- **MATERIAL SUPPLIED**
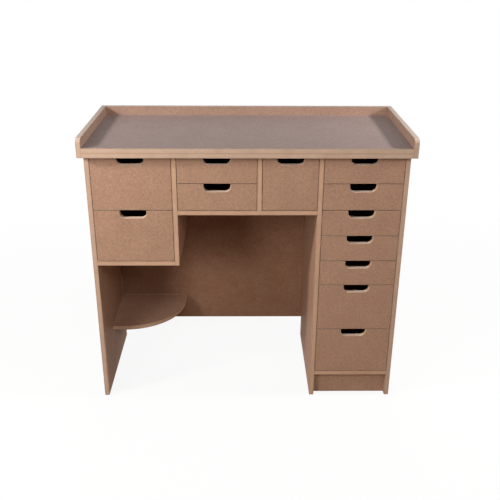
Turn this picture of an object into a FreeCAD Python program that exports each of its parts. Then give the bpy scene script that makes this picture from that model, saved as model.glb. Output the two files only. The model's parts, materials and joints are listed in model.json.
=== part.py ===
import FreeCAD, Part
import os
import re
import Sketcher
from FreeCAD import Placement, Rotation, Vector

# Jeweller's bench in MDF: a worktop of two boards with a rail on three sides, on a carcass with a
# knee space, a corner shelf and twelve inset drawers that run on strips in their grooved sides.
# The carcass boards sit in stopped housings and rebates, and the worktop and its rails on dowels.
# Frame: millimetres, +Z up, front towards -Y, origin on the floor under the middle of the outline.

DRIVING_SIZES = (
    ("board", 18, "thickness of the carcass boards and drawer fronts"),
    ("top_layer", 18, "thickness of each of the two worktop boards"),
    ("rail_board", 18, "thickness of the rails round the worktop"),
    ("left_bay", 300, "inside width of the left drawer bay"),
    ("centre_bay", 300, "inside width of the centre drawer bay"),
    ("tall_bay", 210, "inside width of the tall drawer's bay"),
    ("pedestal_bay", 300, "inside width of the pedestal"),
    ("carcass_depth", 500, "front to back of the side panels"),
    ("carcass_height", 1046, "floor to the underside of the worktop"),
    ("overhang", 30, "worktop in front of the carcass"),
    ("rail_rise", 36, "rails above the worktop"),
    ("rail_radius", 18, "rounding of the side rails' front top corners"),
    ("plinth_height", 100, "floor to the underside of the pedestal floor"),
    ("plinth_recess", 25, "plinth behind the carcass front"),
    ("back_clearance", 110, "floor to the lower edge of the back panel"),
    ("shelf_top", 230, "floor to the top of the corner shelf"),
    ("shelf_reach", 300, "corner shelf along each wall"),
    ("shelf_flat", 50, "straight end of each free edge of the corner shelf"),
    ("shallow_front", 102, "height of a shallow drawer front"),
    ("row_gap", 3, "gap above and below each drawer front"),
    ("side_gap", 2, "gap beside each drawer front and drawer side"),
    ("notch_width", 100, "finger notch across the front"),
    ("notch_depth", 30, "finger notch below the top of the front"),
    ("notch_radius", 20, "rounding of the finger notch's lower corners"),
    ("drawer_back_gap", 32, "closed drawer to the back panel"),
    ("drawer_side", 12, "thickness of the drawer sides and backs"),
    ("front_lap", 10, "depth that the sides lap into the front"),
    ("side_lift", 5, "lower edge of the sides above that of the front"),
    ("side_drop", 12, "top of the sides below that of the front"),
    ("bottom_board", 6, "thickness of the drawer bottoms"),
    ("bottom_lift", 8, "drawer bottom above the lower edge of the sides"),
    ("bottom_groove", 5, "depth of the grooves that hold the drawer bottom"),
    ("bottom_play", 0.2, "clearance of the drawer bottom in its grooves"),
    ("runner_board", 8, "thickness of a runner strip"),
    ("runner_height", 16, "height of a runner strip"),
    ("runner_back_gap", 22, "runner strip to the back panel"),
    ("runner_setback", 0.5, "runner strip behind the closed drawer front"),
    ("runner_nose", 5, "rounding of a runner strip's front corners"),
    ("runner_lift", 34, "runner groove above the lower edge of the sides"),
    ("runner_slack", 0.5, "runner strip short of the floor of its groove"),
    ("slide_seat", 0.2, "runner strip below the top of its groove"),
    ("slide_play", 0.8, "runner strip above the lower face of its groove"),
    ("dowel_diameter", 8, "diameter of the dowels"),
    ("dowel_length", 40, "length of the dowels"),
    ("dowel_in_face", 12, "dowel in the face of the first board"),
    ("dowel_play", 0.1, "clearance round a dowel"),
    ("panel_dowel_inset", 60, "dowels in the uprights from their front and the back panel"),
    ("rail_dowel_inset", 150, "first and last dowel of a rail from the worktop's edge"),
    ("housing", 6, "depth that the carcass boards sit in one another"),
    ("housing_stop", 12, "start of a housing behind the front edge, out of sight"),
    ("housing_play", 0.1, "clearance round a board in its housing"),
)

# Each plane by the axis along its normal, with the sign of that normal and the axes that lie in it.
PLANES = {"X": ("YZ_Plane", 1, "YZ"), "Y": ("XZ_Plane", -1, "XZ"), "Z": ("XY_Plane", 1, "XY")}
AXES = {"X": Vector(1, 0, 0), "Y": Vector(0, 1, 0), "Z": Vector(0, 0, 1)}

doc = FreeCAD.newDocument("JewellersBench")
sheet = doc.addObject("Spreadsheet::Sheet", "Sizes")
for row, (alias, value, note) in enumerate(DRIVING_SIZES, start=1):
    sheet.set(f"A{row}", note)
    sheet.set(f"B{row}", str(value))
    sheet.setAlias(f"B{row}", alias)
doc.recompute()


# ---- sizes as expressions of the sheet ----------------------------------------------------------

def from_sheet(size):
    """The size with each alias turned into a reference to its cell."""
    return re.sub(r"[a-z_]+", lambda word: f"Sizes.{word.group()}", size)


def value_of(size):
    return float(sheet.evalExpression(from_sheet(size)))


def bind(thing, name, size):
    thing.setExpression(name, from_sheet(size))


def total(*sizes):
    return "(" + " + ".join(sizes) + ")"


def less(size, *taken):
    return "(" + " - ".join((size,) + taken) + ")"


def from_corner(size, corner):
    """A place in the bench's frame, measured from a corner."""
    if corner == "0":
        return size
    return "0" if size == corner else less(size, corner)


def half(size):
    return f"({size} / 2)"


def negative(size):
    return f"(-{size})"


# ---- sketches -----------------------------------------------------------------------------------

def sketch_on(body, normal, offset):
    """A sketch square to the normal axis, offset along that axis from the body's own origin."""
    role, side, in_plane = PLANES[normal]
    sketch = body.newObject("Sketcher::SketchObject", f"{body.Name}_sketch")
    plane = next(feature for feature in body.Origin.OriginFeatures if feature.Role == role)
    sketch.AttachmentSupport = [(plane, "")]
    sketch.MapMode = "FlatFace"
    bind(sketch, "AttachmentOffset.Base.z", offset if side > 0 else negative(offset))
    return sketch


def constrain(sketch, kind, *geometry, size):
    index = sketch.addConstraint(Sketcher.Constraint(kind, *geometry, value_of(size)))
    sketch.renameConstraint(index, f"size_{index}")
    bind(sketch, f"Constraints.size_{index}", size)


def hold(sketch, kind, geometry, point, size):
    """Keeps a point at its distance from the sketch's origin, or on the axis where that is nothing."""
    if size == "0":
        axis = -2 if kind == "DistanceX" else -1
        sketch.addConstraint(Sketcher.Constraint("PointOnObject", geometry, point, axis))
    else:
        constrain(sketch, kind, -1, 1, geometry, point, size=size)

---

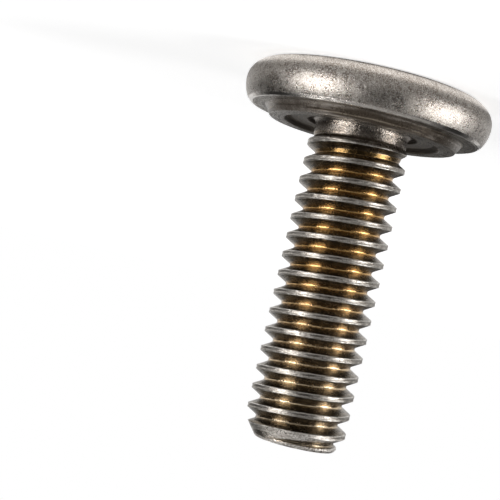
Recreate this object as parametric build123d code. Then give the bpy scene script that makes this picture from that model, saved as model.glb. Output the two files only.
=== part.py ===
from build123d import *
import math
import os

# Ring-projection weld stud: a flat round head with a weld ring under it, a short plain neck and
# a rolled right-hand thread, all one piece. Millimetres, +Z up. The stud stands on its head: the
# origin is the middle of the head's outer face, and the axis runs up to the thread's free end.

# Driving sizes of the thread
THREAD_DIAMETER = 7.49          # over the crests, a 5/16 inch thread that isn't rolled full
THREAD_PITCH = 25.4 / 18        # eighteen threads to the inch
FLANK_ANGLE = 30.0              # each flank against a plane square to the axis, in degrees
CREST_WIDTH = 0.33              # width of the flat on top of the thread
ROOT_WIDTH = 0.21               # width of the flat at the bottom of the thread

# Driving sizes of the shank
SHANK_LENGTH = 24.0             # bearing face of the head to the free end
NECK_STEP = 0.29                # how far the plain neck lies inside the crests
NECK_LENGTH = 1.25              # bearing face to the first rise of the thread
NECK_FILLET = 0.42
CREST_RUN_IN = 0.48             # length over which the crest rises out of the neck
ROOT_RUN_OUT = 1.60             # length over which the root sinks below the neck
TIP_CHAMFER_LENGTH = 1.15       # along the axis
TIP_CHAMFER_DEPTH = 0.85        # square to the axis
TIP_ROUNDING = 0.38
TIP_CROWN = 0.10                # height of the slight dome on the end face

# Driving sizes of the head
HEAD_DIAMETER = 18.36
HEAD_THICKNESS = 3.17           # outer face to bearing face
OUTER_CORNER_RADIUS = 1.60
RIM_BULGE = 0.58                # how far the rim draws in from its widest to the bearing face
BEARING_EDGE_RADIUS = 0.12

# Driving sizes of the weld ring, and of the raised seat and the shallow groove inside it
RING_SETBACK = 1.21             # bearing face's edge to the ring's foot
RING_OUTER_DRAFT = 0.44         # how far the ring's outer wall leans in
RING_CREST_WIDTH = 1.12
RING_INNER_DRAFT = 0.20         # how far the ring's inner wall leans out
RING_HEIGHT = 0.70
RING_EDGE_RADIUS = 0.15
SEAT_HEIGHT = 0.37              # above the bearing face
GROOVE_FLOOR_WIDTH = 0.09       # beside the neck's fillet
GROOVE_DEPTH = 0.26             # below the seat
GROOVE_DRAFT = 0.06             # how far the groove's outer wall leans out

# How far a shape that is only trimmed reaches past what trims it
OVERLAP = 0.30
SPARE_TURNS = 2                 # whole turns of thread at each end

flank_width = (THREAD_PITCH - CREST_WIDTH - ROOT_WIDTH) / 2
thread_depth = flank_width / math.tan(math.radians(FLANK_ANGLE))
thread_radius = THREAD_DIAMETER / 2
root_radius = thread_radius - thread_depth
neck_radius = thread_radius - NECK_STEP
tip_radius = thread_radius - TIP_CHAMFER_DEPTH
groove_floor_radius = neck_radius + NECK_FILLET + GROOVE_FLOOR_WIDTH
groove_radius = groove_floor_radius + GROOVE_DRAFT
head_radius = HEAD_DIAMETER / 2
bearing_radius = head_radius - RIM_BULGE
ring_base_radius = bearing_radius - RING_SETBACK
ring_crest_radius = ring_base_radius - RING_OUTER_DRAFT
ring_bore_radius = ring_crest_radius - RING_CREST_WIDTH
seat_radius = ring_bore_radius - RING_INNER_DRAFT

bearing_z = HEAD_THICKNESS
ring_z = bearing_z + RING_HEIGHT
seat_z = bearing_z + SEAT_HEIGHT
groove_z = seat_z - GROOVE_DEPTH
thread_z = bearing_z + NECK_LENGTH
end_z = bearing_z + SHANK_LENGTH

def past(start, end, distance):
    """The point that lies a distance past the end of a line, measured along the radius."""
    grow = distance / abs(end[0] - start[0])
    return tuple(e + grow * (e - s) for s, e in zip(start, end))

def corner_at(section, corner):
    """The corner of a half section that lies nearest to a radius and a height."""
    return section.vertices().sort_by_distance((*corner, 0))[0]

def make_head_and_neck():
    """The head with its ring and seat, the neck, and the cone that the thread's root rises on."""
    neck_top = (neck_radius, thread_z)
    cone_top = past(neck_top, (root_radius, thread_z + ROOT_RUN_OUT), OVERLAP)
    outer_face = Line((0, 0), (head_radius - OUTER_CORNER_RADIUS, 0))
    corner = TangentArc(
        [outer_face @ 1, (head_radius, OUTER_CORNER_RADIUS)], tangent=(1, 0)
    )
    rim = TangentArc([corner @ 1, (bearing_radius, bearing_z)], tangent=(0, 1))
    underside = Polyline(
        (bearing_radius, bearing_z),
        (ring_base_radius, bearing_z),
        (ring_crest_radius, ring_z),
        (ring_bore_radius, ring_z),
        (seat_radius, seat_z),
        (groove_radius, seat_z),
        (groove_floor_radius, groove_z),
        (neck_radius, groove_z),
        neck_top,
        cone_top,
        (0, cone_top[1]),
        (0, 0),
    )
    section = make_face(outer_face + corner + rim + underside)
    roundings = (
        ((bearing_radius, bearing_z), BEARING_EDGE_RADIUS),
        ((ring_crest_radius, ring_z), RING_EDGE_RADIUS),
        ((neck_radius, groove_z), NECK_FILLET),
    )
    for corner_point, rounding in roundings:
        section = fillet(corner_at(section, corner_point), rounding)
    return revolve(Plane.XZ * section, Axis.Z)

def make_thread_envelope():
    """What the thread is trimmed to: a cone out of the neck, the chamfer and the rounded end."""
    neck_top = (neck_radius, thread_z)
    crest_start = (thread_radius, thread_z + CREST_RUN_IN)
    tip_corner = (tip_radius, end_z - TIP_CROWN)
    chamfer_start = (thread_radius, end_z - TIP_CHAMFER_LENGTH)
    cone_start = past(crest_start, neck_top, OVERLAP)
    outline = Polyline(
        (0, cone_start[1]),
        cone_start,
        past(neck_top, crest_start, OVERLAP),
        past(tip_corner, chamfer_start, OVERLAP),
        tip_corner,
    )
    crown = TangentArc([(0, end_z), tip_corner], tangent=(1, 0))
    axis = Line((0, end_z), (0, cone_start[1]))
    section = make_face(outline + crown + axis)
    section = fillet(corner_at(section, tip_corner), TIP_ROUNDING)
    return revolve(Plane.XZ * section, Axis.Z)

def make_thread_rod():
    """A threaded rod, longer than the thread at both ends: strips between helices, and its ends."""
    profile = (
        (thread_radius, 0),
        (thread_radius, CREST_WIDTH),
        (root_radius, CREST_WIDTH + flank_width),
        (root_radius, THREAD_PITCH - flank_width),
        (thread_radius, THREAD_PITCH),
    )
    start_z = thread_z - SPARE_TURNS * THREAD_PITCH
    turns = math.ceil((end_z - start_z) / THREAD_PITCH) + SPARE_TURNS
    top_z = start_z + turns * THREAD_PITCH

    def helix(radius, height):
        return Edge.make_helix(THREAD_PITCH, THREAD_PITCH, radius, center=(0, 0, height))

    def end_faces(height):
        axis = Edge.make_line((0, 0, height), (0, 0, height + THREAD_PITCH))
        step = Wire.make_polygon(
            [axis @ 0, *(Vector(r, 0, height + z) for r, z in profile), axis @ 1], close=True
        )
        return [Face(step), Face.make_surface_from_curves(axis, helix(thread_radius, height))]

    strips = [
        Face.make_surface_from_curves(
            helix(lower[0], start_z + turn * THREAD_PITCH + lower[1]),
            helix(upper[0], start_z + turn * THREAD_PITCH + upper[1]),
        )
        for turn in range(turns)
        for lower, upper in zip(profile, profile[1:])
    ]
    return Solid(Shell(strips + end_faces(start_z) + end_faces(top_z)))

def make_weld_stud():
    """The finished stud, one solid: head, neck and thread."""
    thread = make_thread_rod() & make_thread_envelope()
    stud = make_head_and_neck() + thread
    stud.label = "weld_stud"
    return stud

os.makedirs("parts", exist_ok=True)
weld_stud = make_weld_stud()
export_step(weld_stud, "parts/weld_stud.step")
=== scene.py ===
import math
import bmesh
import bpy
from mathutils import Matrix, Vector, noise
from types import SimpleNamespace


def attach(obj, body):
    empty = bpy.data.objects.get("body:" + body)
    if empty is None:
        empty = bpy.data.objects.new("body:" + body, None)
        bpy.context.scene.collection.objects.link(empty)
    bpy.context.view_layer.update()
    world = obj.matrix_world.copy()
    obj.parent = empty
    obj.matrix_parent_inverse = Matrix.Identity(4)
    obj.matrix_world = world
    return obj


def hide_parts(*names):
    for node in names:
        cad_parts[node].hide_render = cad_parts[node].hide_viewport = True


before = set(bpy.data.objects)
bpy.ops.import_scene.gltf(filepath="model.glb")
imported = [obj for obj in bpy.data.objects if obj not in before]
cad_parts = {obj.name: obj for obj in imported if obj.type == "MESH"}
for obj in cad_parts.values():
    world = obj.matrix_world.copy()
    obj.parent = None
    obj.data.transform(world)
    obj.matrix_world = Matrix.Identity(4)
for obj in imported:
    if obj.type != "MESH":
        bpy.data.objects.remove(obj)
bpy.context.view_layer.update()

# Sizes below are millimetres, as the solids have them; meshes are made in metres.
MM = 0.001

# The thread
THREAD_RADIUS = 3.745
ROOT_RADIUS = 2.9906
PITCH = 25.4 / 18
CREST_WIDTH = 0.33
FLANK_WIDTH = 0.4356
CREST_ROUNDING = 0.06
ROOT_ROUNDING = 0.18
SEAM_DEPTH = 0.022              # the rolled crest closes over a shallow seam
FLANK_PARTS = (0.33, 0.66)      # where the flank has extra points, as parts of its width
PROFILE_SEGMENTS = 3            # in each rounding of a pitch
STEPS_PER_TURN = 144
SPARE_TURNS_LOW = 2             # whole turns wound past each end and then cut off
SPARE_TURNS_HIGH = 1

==

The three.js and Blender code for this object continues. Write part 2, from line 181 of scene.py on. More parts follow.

- **EXERCISE AIM**
Nothing but the lines from the line that contains "Turn this picture" through the line that contains "from FreeCAD import" should be given again, each exactly as it stands, both ends included.

- **RESPONSE TO THIS TASK**
Turn this picture of an object into a FreeCAD Python program that exports each of its parts. Then give the bpy scene script that makes this picture from that model, saved as model.glb. Output the two files only. The model's parts, materials and joints are listed in model.json.
=== part.py ===
import FreeCAD, Part
import os
import re
import Sketcher
from FreeCAD import Placement, Rotation, Vector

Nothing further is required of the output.